The power is controlled by a relay (available for $4 at the auto parts store) that is controlled by the key switch on the EXC. If such a key switch is not available (like on an XCW) other methods could trigger the relay. It looks like this...
This brings extra power up front for anything. The switch for the grip heaters is mounted near the LH grip so I can flip it with my thumb. I made a bracket from alum angle & mounted it on an extra mirror mount like this...
I pull power from the term block to run my GPS & what ever else desired.
I hope this helps.
Thanks Stu for the feedback. Just picked a used 640 cush drive hub off Ebay for $20 as there were no other bidders. Either that or the thing is shagged so badly its hardly got any life left in it or it'll crumble like a poorly built Lego set.
Look carefully for cracks on the internal webbing and around the bearing supports. Also check the holes where the spokes mount to the hub. Cushioned hubs usually bring good money. If you get a good one for $20 you are very lucky!
I don't currently own a KTM but obviously the problem exists in other makes with RFS type thumpers.
The pictures you posted are excellent and illustrate the output shaft spline problem very well.
What I would like to add is that the damage (IMO) isn't limited to the output splines. When riding on paved surfaces the hard hitting (non dampened) power pulses effect everything in the power train. From the piston wrist pin to the tire tread.
In regards to a clutch damper;
I don't know about the KTM clutch damper springs,the clutch cush spring spacer washers in the Huskys hammer out and drop steel pieces into the oil and are no substitute for a rear wheel cush hub.
Dirt Rider apparently wanted to give the Best Of The Year award to the 500 EXC again. They must have felt that no bike, no matter how deserving, doesn't get the BOTY twice. They did say, racing the 500 EXC in a hare scramble, "There is a reason the 500 EXC is so popular; it works great just about everywhere. With plenty of power and surprisingly capable handling (given the number on the scale and the fact that the bike is street legal), this KTM is an awesome option. ... Nothing is perfect buy, boy, this bike comes close!" One rider commented that if the 500 were kept at just below full race pace it was a less tiring bike to hare scramble than 2-strokes. That brings you closer to placing than fading at the last.
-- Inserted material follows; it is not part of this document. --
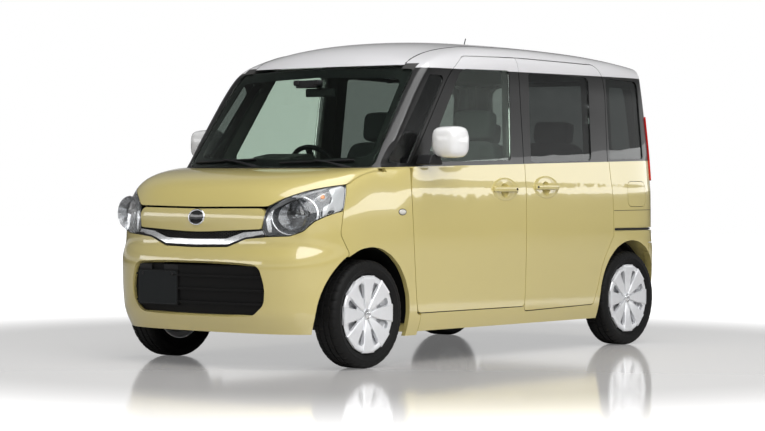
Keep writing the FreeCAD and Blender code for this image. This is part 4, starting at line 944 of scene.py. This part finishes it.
for number, (start, end, spindle) in enumerate(WIPER_RUNS):
    blade = [on_screen(*Vector(start).lerp(Vector(end), k / 16), 0.0065) for k in range(17)]
    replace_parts(swept("wiper_blade_" + str(number), blade, BLADE_WIDTHS, [0.011] * 17), "wipers")
    grip = blade[8] + SCREEN_OUT * 0.010
    root = Vector((spindle[0], -1.098, spindle[1] + 0.006))
    arm = [root.lerp(grip, k / 10) + SCREEN_OUT * (0.010 * math.sin(math.pi * k / 10)) for k in range(11)]
    swept("wiper_arm_" + str(number), arm, ARM_WIDTHS, ARM_HEIGHTS)
    cap = bmesh.new()
    stud(cap, root - UPWARD * 0.002, (SIDEWAYS, REARWARD, UPWARD), 0.014, 0.011, 0.020, 28)
    round_edges(cap, [e for e in cap.edges if min(v.co.z for v in e.verts) > root.z], 0.002, 2)
    piece("wiper_spindle_" + str(number), cap, BLACK_PLASTIC)

# Door handles: a painted pull bar across a cupped escutcheon, screwed through the door skin.
# The front bar has its lock button at the rear end and the sliding door's bar at the front.
HANDLES = [("front_", -0.005, 0.911, 1), ("rear_", 0.388, 0.923, -1)]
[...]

Most interesting was the comment, "We've heard there are some substantial changes for 2014 to the EXC, and we can't wait to see what KTM does to improve on greatness." Greatness! That sums up my '13 500 EXC.
Thanks for the info, and is good to know that we are not the only ones thinking that our bike is awesome!
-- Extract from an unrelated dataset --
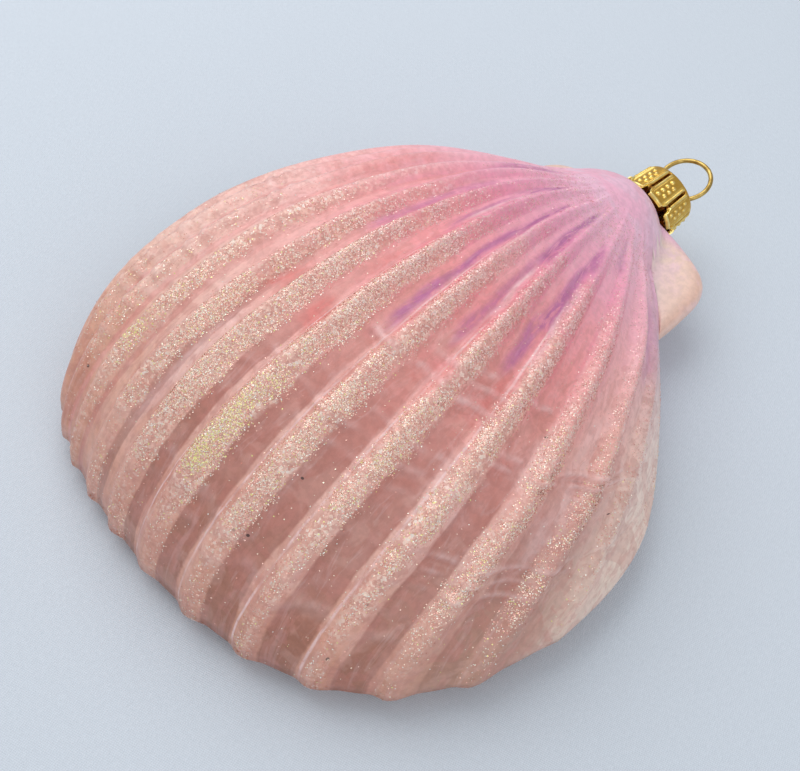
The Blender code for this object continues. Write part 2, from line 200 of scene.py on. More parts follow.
def in_frost(s, w):
    """How far inside a band of glitter a point lies, in ribs; below zero outside."""
    ribs = rib_count(s, w) + 0.035 * waver(s * 26.0, w * 34.0, 3.0) + 0.02 * waver(s * 90.0, w * 110.0, 5.0)
    rib = np.rint(ribs)
    late = smooth_step((s - 0.74) / 0.10)
    centre = np.interp(rib, (-2, -1, 0, 1, 2, 3, 4, 5), (0.00, 0.06, 0.0, 0.03, -0.01, -0.03, -0.04, -0.06))
    half = np.interp(rib, (-2, -1, 0, 1, 2, 3, 4, 5), (0.15, 0.15, 0.24, 0.20, 0.165, 0.16, 0.17, 0.20))
    centre = centre - late * np.interp(rib, (1, 2, 5), (0.0, 0.03, 0.10))
    half = half - late * np.interp(rib, (1, 2, 5), (0.0, 0.03, 0.07))
    return np.clip(half - np.abs(ribs - rib - centre), -0.15, 0.15)


def growth_relief(s, w):
    """Low ridges that cross the ribs, bowed towards the margin on each crest."""
    bow = 0.005 * np.cos(2.0 * math.pi * rib_count(s, w)) + 0.004 * waver(s * 3.0, w * 22.0, 5.0)
    total = np.zeros(s.shape)
    for place, height, across, spread in GROWTH_LINES:
        near = np.exp(-(((w - across) / spread) ** 4))
        broken = smooth_step(0.62 + 0.8 * waver(w * 40.0, s * 6.0, place * 40.0))
        offset = s - place - bow
        profile = np.exp(-((offset / 0.0058) ** 2)) - 0.7 * np.exp(-(((offset - 0.012) / 0.0062) ** 2))
        total = total + 1.5 * height * near * broken * profile
    return total


# Brush strokes and painted highlights: paint, rib count across, half width in ribs, start and end along,
# strength.
STROKES = (
    ("violet", 0.27, 0.11, 0.20, 0.34, 1.0), ("violet", 0.36, 0.07, 0.29, 0.48, 0.7),
    ("violet", 1.50, 0.12, 0.22, 0.40, 1.0), ("violet", 1.42, 0.09, 0.34, 0.66, 0.95),
    ("violet", 1.26, 0.07, 0.640, 0.680, 0.9), ("violet", 2.54, 0.15, 0.17, 0.42, 1.0),
    ("violet", 2.44, 0.10, 0.36, 0.60, 0.7), ("violet", 3.74, 0.10, 0.24, 0.37, 0.9),
    ("violet", 3.60, 0.14, 0.30, 0.52, 1.0), ("violet", 3.45, 0.12, 0.46, 0.60, 0.9),
    ("violet", -0.62, 0.12, 0.30, 0.58, 0.6), ("violet", -1.85, 0.18, 0.16, 0.32, 0.6),
    ("violet", 4.70, 0.16, 0.16, 0.30, 0.5), ("violet", 6.85, 0.20, 0.28, 0.52, 0.45),
    ("coral", -0.60, 0.30, 0.640, 0.735, 1.0), ("coral", 0.45, 0.30, 0.640, 0.750, 1.0),
    ("coral", 0.42, 0.18, 0.52, 0.63, 0.5), ("coral", 3.62, 0.14, 0.57, 0.72, 0.8),
    ("coral", -1.70, 0.30, 0.62, 0.71, 0.6), ("coral", -3.10, 0.45, 0.36, 0.58, 0.6),
    ("coral", -4.20, 0.45, 0.38, 0.58, 0.6), ("coral", 2.35, 0.18, 0.60, 0.74, 0.4),
    # Painted highlight: the narrow pale stroke at 2.58 is a window reflection in a groove; those at 1.66 and
    # 3.78 are light on a rib's steep foot.
    ("pale", 2.58, 0.045, 0.39, 0.55, 1.0), ("pale", 0.44, 0.04, 0.26, 0.45, 0.8),
    ("pale", 1.66, 0.04, 0.26, 0.50, 0.7), ("pale", 3.78, 0.04, 0.36, 0.58, 0.7),
    ("pale", 5.80, 0.20, 0.55, 0.86, 0.4), ("pale", 3.95, 0.25, 0.70, 0.84, 0.4),
    ("pale", -0.60, 0.14, 0.74, 0.96, 0.4), ("pale", 1.95, 0.30, 0.34, 0.50, 0.30),
    ("pale", 2.95, 0.25, 0.66, 0.72, 0.35), ("pale", 4.95, 0.30, 0.62, 0.74, 0.35),
)


def brushed(s, w, paint):
    """How strongly the strokes of one paint cover a point, from 0 to 1; some "pale" strokes are painted
    highlight.
    """
    ribs = w / RIB_PITCH + 0.05 * waver(s * 30.0, w * 20.0, 4.0)
    ends = s + 0.012 * waver(w * 90.0, s * 4.0, 6.0)
    total = np.zeros(np.broadcast(s, w).shape)
    for name, middle, half_width, start, end, strength in STROKES:
        if name == paint:
            across = np.exp(-(np.abs((ribs - middle) / (1.15 * half_width)) ** 3))
            along = smooth_step((ends - start) / 0.05) * (1.0 - smooth_step((ends - end) / 0.05 + 1.0))
            total = np.maximum(total, strength * across * along)
    return total


def dents(s, w):
    """Shallow unevenness of the blown glass, none at the umbo or the margin."""
    return (0.16 * waver(s * 11.0, w * 9.0, 1.0) * smooth_step(s / 0.3)
            * (1.0 - smooth_step((s - 0.93) / 0.07)))


def smooth_curve(knots, count):
    """Points on a Catmull-Rom curve through the knots."""
    knots = np.array(knots)
    knots = np.vstack([2 * knots[0] - knots[1], knots, 2 * knots[-1] - knots[-2]])
    spans = len(knots) - 3
    points = []
    for position in np.linspace(0.0, spans, count):
        span = min(int(position), spans - 1)
        t = position - span
        p0, p1, p2, p3 = knots[span:span + 4]
        points.append(0.5 * (2 * p1 + (p2 - p0) * t + (2 * p0 - 5 * p1 + 4 * p2 - p3) * t * t
                             + (3 * p1 - p0 - 3 * p2 + p3) * t**3))
    return np.array(points)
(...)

Surely the 500 EXC has quite a bit more torque than the 350 EXC, so I'd imagine the stock gearing should be ok on the 500 in the dirt, probably also depends of the type of trail riding you are into.
No way you're going to use the stock gearing (15/45) in the dirt. Stock gearing is only to get the bikes into the country and meet CARB/EPA (sound levels) emissions specs.
That was poorly phrased I meant 14/45 as stated by the other member. I know many probably wouldn't be happy with that gearing, but for my application that would be fine.
Some of us, but certainly not all of us, like hard edged bikes whether street bikes or dirt bikes. We live with compromises to enjoy them at peak performance. A 500 EXC geared 15/48, with a better saddle, a cushioned hub and larger gas tank would make a very capable dual sport if you want the ultimate in performance and handling off-road. Geared 15/50 it should be pretty well ready for the TAT. Some inmates have gone the other way and made their DR650/DR400s, as an example, more dirt worthy and they live with those compromises while apparently slanting their needs toward more hard surface riding.
The 350 EXC is a bike that could be considered for DS riding but this is a thread about a different bike, the 500 EXC.